Another is the fact that they only have one positive rating category and many negative ones. There was no categories for “serious” or “determined” – categories that are not negative and yet seem to fit the exemplar for “Anger” in table V better than “anger”.
This is what bothers me the most. Everyone starts with a hypothesis and some bias (though most do a better job of screening their comments in the conclusion), but if it interferes with the design of the study, then no amount of double-blinding will keep the results from being skewed.
Of course, blathering on in the conclusions about things that they weren’t even studying didn’t help to suppress the natural hyperbole of the press.
Watch what you say about English majors…
Correlation and causation are two completely different things.
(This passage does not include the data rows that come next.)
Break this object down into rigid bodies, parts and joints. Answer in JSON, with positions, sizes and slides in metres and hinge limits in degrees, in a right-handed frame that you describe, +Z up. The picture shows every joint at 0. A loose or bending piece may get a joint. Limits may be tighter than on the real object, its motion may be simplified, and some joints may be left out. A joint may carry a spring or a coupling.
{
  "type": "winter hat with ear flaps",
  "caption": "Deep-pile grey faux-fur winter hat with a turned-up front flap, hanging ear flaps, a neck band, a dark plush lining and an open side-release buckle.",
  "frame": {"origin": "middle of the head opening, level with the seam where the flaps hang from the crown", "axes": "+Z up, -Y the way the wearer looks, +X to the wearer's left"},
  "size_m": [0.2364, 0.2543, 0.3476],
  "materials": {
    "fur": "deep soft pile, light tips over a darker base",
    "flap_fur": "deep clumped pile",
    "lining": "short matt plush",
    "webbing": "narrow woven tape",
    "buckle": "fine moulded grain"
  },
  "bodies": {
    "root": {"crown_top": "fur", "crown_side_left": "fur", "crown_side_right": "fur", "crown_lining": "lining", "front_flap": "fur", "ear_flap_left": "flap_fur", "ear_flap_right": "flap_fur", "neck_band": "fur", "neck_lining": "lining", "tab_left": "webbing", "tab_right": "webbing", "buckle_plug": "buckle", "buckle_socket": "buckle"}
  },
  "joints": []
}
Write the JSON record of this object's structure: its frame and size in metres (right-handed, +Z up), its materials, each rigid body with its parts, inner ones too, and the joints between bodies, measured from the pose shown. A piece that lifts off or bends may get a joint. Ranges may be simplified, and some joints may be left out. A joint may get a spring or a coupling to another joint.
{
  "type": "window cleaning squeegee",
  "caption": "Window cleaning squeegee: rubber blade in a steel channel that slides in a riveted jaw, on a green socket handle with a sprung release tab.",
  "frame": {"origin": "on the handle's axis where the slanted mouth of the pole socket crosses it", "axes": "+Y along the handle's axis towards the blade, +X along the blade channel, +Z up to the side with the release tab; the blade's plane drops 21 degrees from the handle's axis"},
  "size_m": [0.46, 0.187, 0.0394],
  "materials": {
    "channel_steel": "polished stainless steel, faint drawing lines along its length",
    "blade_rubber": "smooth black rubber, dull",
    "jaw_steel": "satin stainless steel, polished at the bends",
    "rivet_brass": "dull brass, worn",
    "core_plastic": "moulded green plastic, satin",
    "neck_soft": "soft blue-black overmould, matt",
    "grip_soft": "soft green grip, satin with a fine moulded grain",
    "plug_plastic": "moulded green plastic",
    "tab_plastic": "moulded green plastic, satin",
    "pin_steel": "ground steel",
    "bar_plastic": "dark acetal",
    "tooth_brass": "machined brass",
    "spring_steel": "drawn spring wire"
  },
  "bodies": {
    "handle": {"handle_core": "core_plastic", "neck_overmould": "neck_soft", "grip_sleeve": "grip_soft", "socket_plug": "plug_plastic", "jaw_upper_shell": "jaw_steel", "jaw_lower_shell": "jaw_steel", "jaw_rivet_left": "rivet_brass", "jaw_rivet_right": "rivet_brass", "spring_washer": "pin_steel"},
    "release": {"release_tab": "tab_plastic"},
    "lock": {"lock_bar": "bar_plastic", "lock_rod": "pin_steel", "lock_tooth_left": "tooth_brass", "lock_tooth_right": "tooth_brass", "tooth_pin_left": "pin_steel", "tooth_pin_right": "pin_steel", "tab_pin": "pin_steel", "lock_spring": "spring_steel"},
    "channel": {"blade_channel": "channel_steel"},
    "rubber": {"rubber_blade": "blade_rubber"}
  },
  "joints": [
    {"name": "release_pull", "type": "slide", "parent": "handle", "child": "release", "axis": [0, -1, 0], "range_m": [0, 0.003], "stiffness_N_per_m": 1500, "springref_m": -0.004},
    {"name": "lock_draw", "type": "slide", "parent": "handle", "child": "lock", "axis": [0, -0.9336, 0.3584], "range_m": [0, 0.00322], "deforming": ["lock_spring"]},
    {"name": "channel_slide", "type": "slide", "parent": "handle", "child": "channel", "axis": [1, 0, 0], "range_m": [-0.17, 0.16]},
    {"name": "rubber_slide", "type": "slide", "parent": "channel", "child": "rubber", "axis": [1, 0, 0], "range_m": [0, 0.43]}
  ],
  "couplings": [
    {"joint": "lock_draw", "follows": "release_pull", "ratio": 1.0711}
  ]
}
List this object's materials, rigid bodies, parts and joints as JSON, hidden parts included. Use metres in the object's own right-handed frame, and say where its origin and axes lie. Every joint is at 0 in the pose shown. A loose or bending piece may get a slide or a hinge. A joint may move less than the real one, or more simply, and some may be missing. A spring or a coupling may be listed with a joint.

I think we would be unwise to dismiss the non-results of this study so quickly. The same year that Lego produced it’s first gun for a minifigure, violent crimes carried out by minors hit a 10 year peak. The month after pictures were leaked of the Lego Collectable skydiver miniature a man skydived from low orbit. Now this alarming figure head information comes to light and suddenly escalating diagnoses of Depression begin to make sense. It can be safely speculated that Lego controls our every action with these voodoo-like figures and that we are helpless pawns in their machinations, helpless but to follow their master plan of “Play Well”
^Wolf, you are my hero.
@Creative Anarchy: in that case I hope LEGO releases set 3001 “CLIMATE CHANGE FIX SUPERHEROES” real soon.